↓
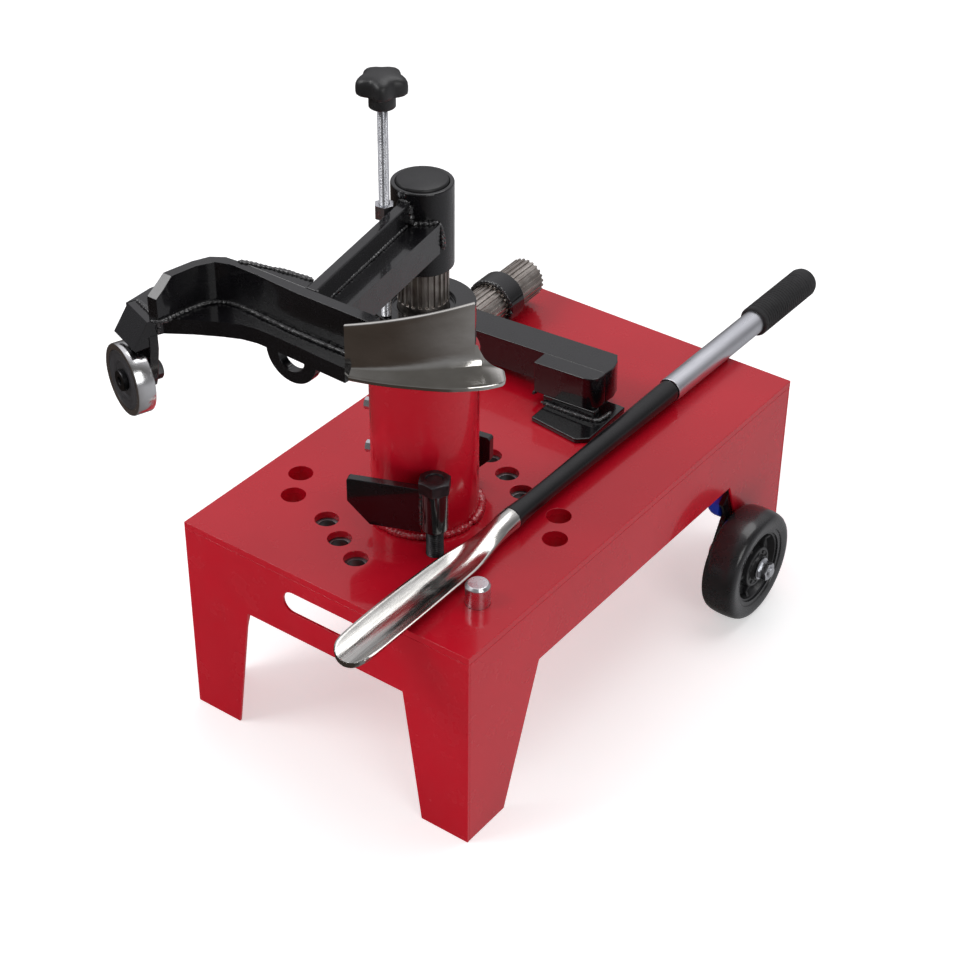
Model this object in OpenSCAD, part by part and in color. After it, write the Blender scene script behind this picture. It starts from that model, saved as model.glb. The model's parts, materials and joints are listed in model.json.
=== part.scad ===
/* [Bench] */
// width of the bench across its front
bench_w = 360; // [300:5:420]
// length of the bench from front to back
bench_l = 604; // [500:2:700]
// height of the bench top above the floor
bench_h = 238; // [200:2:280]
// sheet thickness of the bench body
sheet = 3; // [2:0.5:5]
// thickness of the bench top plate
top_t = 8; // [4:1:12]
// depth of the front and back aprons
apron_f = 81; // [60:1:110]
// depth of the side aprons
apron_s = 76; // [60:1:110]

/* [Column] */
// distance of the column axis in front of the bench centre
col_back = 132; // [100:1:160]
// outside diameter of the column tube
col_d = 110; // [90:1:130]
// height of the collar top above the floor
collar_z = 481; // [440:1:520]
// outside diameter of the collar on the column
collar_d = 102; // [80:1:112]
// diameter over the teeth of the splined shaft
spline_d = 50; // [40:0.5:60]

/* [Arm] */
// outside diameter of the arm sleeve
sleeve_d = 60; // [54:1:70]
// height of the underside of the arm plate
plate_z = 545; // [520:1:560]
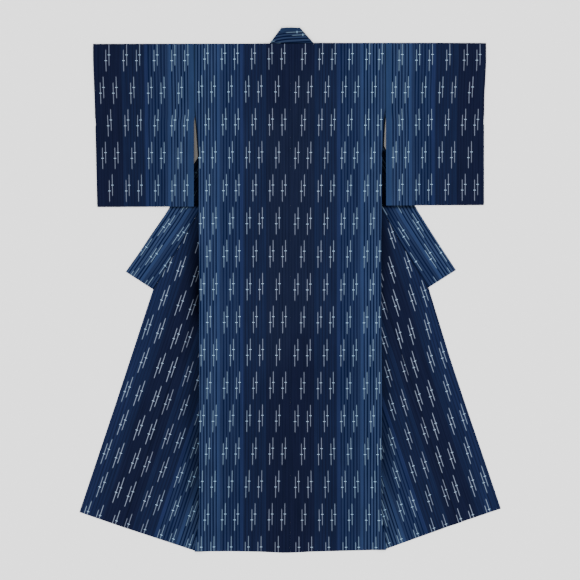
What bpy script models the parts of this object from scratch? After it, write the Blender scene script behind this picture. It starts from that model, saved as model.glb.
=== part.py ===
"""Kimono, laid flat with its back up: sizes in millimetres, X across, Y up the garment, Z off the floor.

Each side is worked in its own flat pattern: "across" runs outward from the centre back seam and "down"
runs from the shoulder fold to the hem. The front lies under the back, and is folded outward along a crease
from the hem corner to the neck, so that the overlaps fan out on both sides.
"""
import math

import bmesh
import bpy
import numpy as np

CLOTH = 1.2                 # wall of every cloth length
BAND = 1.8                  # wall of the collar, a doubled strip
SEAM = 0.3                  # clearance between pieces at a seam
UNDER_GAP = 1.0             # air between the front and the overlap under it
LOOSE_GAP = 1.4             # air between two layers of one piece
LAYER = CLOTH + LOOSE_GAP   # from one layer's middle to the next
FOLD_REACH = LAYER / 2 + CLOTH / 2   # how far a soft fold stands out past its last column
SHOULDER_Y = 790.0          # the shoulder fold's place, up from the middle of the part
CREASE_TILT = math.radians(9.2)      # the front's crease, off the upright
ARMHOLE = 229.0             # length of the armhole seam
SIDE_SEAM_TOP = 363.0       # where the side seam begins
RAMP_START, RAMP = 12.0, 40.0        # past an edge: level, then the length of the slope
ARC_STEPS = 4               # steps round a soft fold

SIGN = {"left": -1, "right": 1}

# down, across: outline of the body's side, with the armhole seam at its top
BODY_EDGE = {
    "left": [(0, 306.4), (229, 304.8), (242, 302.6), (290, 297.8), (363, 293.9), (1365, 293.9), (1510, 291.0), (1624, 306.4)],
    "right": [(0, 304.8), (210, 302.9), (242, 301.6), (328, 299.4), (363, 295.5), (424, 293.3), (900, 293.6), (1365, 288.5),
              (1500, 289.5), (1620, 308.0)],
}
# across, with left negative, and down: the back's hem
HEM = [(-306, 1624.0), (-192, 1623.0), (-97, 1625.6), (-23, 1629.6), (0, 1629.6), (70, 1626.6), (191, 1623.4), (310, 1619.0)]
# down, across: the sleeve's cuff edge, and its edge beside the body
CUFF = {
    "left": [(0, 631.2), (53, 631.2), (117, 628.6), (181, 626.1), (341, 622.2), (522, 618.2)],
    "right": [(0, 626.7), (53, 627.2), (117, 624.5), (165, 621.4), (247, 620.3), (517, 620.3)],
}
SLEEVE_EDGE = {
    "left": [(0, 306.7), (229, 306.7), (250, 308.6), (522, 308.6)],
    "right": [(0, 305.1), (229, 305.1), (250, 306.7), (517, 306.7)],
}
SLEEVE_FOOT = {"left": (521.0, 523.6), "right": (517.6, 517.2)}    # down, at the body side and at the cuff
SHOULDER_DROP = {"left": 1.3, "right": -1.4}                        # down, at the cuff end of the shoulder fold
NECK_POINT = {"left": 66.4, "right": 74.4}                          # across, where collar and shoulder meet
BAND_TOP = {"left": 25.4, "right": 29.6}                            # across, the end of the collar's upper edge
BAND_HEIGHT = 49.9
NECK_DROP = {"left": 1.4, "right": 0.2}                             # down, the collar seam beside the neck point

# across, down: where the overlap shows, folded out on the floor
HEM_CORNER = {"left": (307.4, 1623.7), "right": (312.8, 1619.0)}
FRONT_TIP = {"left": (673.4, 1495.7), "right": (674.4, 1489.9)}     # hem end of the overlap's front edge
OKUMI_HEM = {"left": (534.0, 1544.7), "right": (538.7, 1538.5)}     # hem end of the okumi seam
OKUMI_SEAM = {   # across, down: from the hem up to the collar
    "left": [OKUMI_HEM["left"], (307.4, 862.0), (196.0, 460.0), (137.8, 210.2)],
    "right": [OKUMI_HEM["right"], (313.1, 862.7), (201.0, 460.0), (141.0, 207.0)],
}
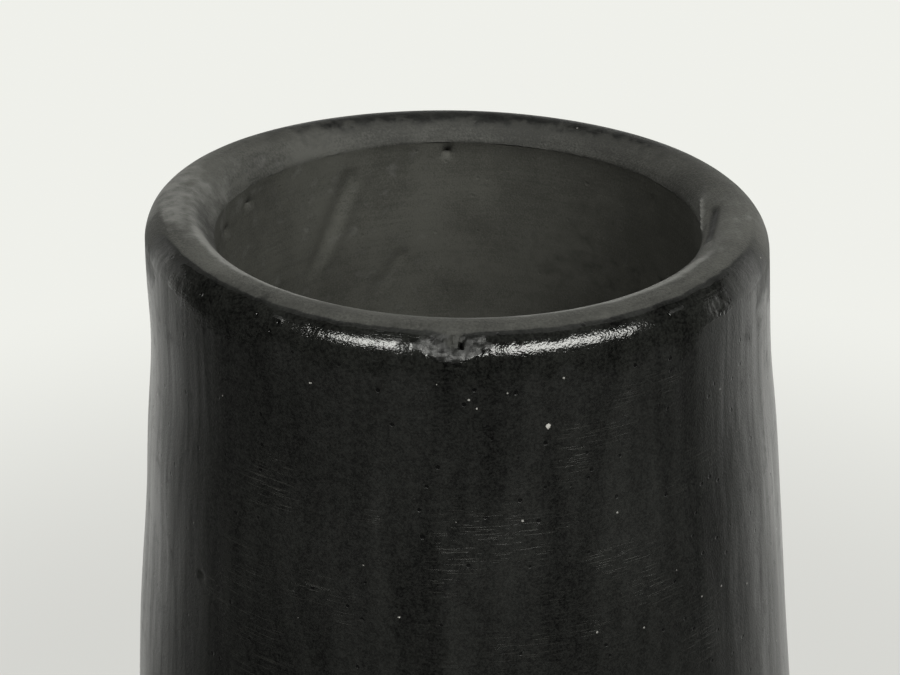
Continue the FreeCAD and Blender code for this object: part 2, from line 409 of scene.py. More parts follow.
↑
Required work:
Write out the data again, exactly and in full.

Result for this task:
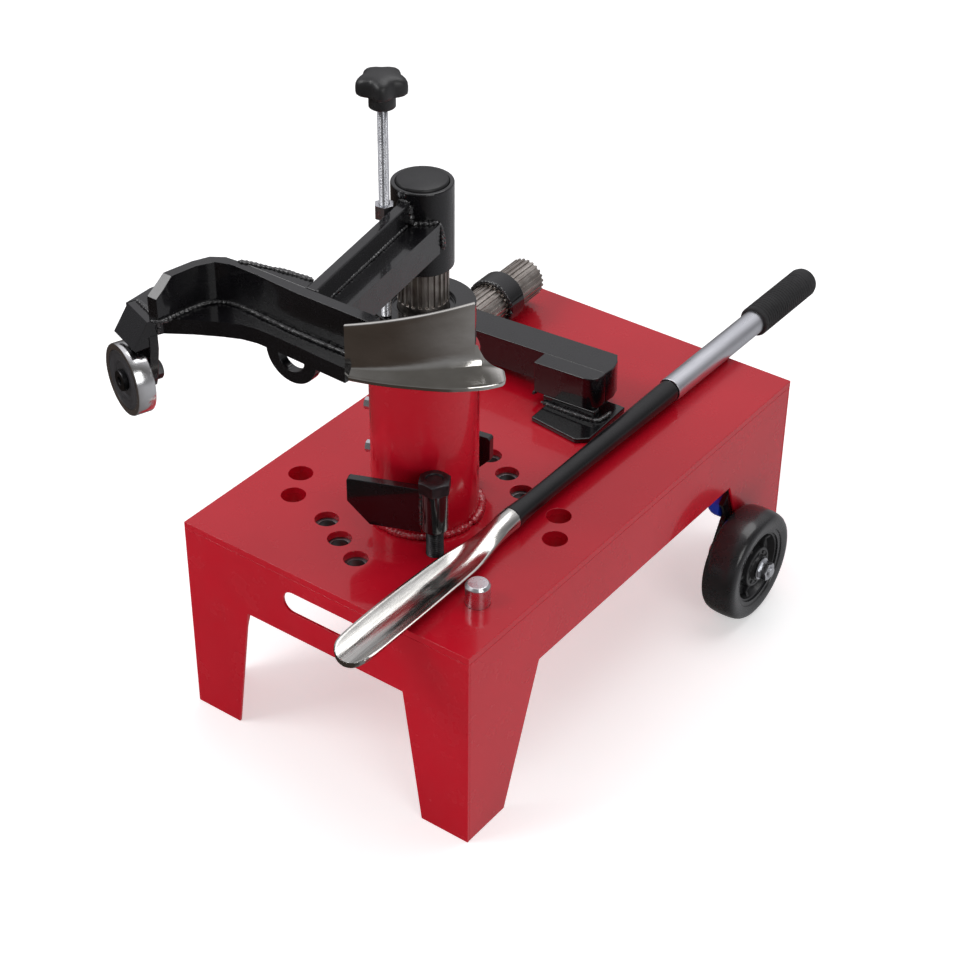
Model this object in OpenSCAD, part by part and in color. After it, write the Blender scene script behind this picture. It starts from that model, saved as model.glb. The model's parts, materials and joints are listed in model.json.
=== part.scad ===
/* [Bench] */
// width of the bench across its front
bench_w = 360; // [300:5:420]
// length of the bench from front to back
bench_l = 604; // [500:2:700]
// height of the bench top above the floor
bench_h = 238; // [200:2:280]
// sheet thickness of the bench body
sheet = 3; // [2:0.5:5]
// thickness of the bench top plate
top_t = 8; // [4:1:12]
// depth of the front and back aprons
apron_f = 81; // [60:1:110]
// depth of the side aprons
apron_s = 76; // [60:1:110]

/* [Column] */
// distance of the column axis in front of the bench centre
col_back = 132; // [100:1:160]
// outside diameter of the column tube
col_d = 110; // [90:1:130]
// height of the collar top above the floor
collar_z = 481; // [440:1:520]
// outside diameter of the collar on the column
collar_d = 102; // [80:1:112]
// diameter over the teeth of the splined shaft
spline_d = 50; // [40:0.5:60]

/* [Arm] */
// outside diameter of the arm sleeve
sleeve_d = 60; // [54:1:70]
// height of the underside of the arm plate
plate_z = 545; // [520:1:560]
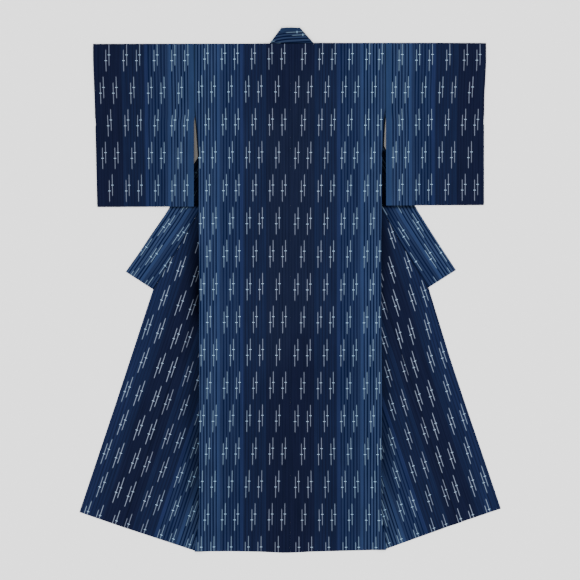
What bpy script models the parts of this object from scratch? After it, write the Blender scene script behind this picture. It starts from that model, saved as model.glb.
=== part.py ===
"""Kimono, laid flat with its back up: sizes in millimetres, X across, Y up the garment, Z off the floor.

Each side is worked in its own flat pattern: "across" runs outward from the centre back seam and "down"
runs from the shoulder fold to the hem. The front lies under the back, and is folded outward along a crease
from the hem corner to the neck, so that the overlaps fan out on both sides.
"""
import math

import bmesh
import bpy
import numpy as np

CLOTH = 1.2                 # wall of every cloth length
BAND = 1.8                  # wall of the collar, a doubled strip
SEAM = 0.3                  # clearance between pieces at a seam
UNDER_GAP = 1.0             # air between the front and the overlap under it
LOOSE_GAP = 1.4             # air between two layers of one piece
LAYER = CLOTH + LOOSE_GAP   # from one layer's middle to the next
FOLD_REACH = LAYER / 2 + CLOTH / 2   # how far a soft fold stands out past its last column
SHOULDER_Y = 790.0          # the shoulder fold's place, up from the middle of the part
CREASE_TILT = math.radians(9.2)      # the front's crease, off the upright
ARMHOLE = 229.0             # length of the armhole seam
SIDE_SEAM_TOP = 363.0       # where the side seam begins
RAMP_START, RAMP = 12.0, 40.0        # past an edge: level, then the length of the slope
ARC_STEPS = 4               # steps round a soft fold

SIGN = {"left": -1, "right": 1}

# down, across: outline of the body's side, with the armhole seam at its top
BODY_EDGE = {
    "left": [(0, 306.4), (229, 304.8), (242, 302.6), (290, 297.8), (363, 293.9), (1365, 293.9), (1510, 291.0), (1624, 306.4)],
    "right": [(0, 304.8), (210, 302.9), (242, 301.6), (328, 299.4), (363, 295.5), (424, 293.3), (900, 293.6), (1365, 288.5),
              (1500, 289.5), (1620, 308.0)],
}
# across, with left negative, and down: the back's hem
HEM = [(-306, 1624.0), (-192, 1623.0), (-97, 1625.6), (-23, 1629.6), (0, 1629.6), (70, 1626.6), (191, 1623.4), (310, 1619.0)]
# down, across: the sleeve's cuff edge, and its edge beside the body
CUFF = {
    "left": [(0, 631.2), (53, 631.2), (117, 628.6), (181, 626.1), (341, 622.2), (522, 618.2)],
    "right": [(0, 626.7), (53, 627.2), (117, 624.5), (165, 621.4), (247, 620.3), (517, 620.3)],
}
SLEEVE_EDGE = {
    "left": [(0, 306.7), (229, 306.7), (250, 308.6), (522, 308.6)],
    "right": [(0, 305.1), (229, 305.1), (250, 306.7), (517, 306.7)],
}
SLEEVE_FOOT = {"left": (521.0, 523.6), "right": (517.6, 517.2)}    # down, at the body side and at the cuff
SHOULDER_DROP = {"left": 1.3, "right": -1.4}                        # down, at the cuff end of the shoulder fold
NECK_POINT = {"left": 66.4, "right": 74.4}                          # across, where collar and shoulder meet
BAND_TOP = {"left": 25.4, "right": 29.6}                            # across, the end of the collar's upper edge
BAND_HEIGHT = 49.9
NECK_DROP = {"left": 1.4, "right": 0.2}                             # down, the collar seam beside the neck point

# across, down: where the overlap shows, folded out on the floor
HEM_CORNER = {"left": (307.4, 1623.7), "right": (312.8, 1619.0)}
FRONT_TIP = {"left": (673.4, 1495.7), "right": (674.4, 1489.9)}     # hem end of the overlap's front edge
OKUMI_HEM = {"left": (534.0, 1544.7), "right": (538.7, 1538.5)}     # hem end of the okumi seam
OKUMI_SEAM = {   # across, down: from the hem up to the collar
    "left": [OKUMI_HEM["left"], (307.4, 862.0), (196.0, 460.0), (137.8, 210.2)],
    "right": [OKUMI_HEM["right"], (313.1, 862.7), (201.0, 460.0), (141.0, 207.0)],
}
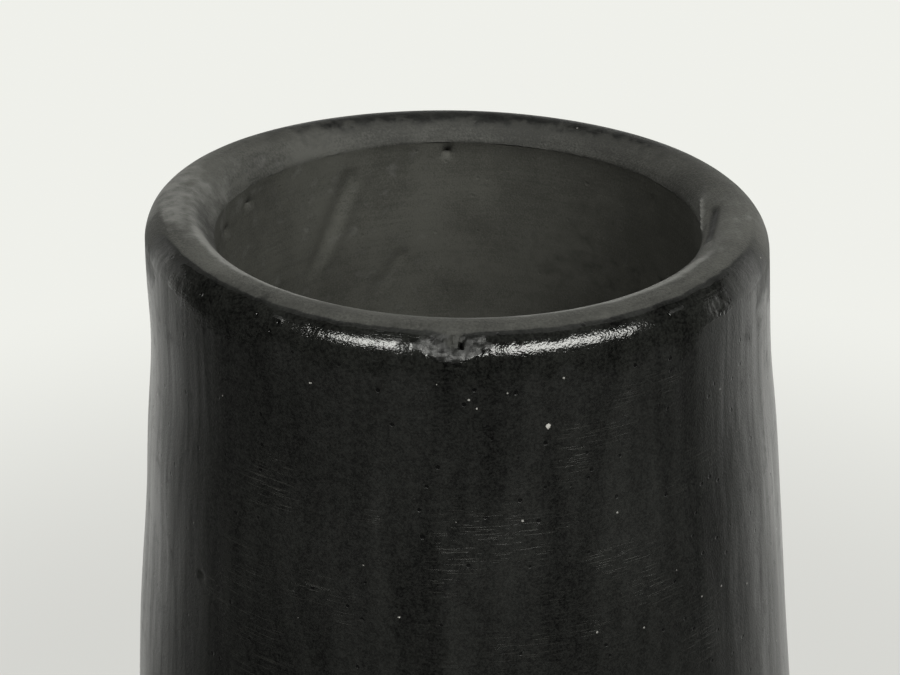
Continue the FreeCAD and Blender code for this object: part 2, from line 409 of scene.py. More parts follow.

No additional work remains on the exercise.